When someone escapes poverty, visibility becomes validation.
As I’ve already said, poverty leaves deep emotional scars long after economic escape. These remain long after the financial situation changes. It produces shame. And when someone finally escapes it, visibility becomes validation. Displaying success becomes a public declaration: “I am no longer that child.” Showing off wealth then is more than unbridled pride; it’s an attempt to heal old wounds.
Hearing Sermons About Wealth and Riches
At the same time, many of us grew up in churches hearing sermons on verses like:
- “Blessed are the meek, for they will inherit the earth” (Matthew 5:5)
- “It is hard for someone who is rich to enter the kingdom of heaven. It is easier for a camel to go through the eye of a needle” (Matthew 19:23-24).
These were often handled in such a way that made us suspicious of wealth. Meekness was confused with remaining poor, interpreted almost as a spiritual requirement. Rich people were occasionally presented as morally compromised. Fundamentally deficient. The poor, on the other hand, were deemed humble and closer to God.
If I prosper, do I risk losing God?
For the child growing up in poverty this creates a tension: poverty feels like a curse, which nobody enjoys; and riches are spiritually perilous. The internal question becomes: ‘If I prosper, do I risk losing God?’ Yet Jesus doesn’t condemn wealth itself. He warns against trusting in wealth. The danger is not possession; it is attachment. The issue is not having riches, but being possessed by them. Still, poverty leaves marks on the soul.

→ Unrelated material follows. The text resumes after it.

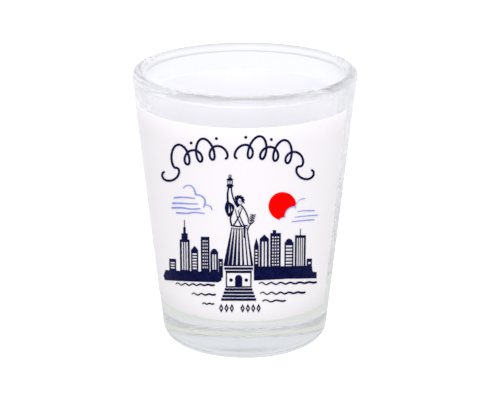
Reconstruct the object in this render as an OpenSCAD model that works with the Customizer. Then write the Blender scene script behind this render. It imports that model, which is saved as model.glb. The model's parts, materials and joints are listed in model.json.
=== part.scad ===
// Souvenir shot glass: a heavy-based tapered glass with a white wrap and a printed harbour scene.
// The foot stands on z = 0, the axis is Z and the printed scene faces -Y.

/* [Glass] */
// Overall height of the glass
glass_h = 60; // [58:1:70]
// Outside diameter of the wall at the rim
rim_d = 48.2; // [46:0.1:52]
// Outside diameter of the wall where it would meet the table
foot_d = 35.4; // [34:0.1:40]
// Thickness of the wall just below the rim
rim_wall = 2.5; // [2:0.1:3]
// How far the fire-polished bead of the rim stands out from each side of the wall
rim_bead = 0.12; // [0.05:0.01:0.25]
// Thickness of the wall at the cup floor
floor_wall = 3.6; // [3:0.1:4.5]
// Height of the cup floor above the table
floor_h = 12; // [8:0.5:16]
// Radius of the corner between the cup floor and the wall
floor_r = 5; // [2:0.5:6]
// Radius of the heel between the wall and the foot
heel_r = 3; // [2:0.1:4]
// Diameter of the shallow hollow under the foot
punt_d = 23; // [16:1:25]
// Depth of the hollow under the foot
punt_h = 0.8; // [0.4:0.1:1.5]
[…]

Being Unfamiliar With Money
In the age of social media, visibility is validation. So success becomes performative. For many young people, influencers have become their sole role models. To show success is to testify that it is possible. For example, a waiter in one of the top restaurants in Cape Town might walk home with over R1500 per day in tips. But without financial literacy, that same person may struggle to pay rent each month. Wealth without training disappears as quickly as it arrives.
Wealth without training disappears as quickly as it arrives.
Those who grow up privileged often don’t feel the same urgency to display wealth because their environment and experience normalised abundance. When your circle casually orders three bottles of Chardonnay at over R2000 each and a dozen oysters at nearly R100 per oyster, wealth isn’t a spectacle but routine. Wealth is therefore familiar territory for some, while it’s a minefield for those who grow up poor.
The Need to Show Off Success
When I try to explain to my daughter that I went to my Konkola Primary School barefoot, walking kilometres to get there, it’s too removed from her own experience. When I tell her that I never carried a lunch box because we didn’t own one, nor did we have food, it doesn’t fully register with her. She isn’t exactly rich. But she still can’t grasp that world. This illustrates how those born into relative comfort can be removed from the lived experience of poverty.
The dream is greater than success.
In many Nigerian movies, a young man leaves the village to seek opportunity in the city. His dream is greater than success. He longs to return home driving an expensive car, bringing gifts, building a house for his parents, and proving to relatives and the village that he “made it.” It’s a story that resonates across much of Africa. No matter how rich and powerful one becomes, there is often still a child inside who wants to drive back to P. P. Zambia Konkola Township in an expensive car not merely to show off, but to silence the memory of lack.
Why the Prosperity Gospel Thrives Here
And this brings me to something more uncomfortable. One of the reasons that the prosperity gospel has found fertile ground in Africa is this deep desire not only to escape poverty but to display newly attained wealth. Its message appeals to the poor’s wounded dignity. It promises proof, verifiable success.
The prosperity gospel speaks to pain. It promises a way out of humiliation.
Yet almost none of the prosperity preachers in Africa are wealthy in terms of actual assets. For many, it’s “fake it until you make it.” They dress rich and smell expensive. They project affluence to inspire poor seekers to invest what little they have as a “seed offerings” promised to provoke God’s blessing. In many places, the gospel is peddled for profit. Expensive suits, shoes, perfumes, cars, and mansions are displayed as evidence of divine approval. Pulpit banditry is repackaged as faith. Elements of grace are commercialised. Wealth and health are marketed as guaranteed returns on your investment.
This theology has a profound appeal to the poor. For it speaks to pain. It promises a way out of humiliation. It offers spectacle instead of stewardship. But it is weak theology. We cannot manipulate God with our offerings. Grace isn’t for sale. The kingdom is no marketplace. When wealth becomes the primary evidence of divine favour, we’ve distorted the gospel—in many places it’s lost entirely.
The Poor Need More Than an Escape
Escaping poverty is a blessing. But escaping a poverty mindset as well as pride is maturity. There is a difference between wealth as testimony and wealth as performance. While displaying success may inspire others, it can also provoke jealousy, attract criminals, and invite unnecessary scrutiny, sometimes even from the tax authorities. Visibility carries responsibility.
Perhaps the deeper question is not whether one should display success, but why. Is it:
- Gratitude?
- Healing?
- Validation?
- Competition?
The gospel does much more than rescue us from poverty. It confronts our obsession with being seen. True freedom in the end isn’t escaping poverty but being at peace whether you’re seen or unseen. True freedom is reaching the place where dignity no longer depends on applause; where wealth becomes a tool rather than an identity; and where success no longer needs to scream in order to be believed.
Because sometimes the greatest sign that you’ve escaped poverty is not how loudly you display success, but how quietly you can carry it and put it to use in service of others.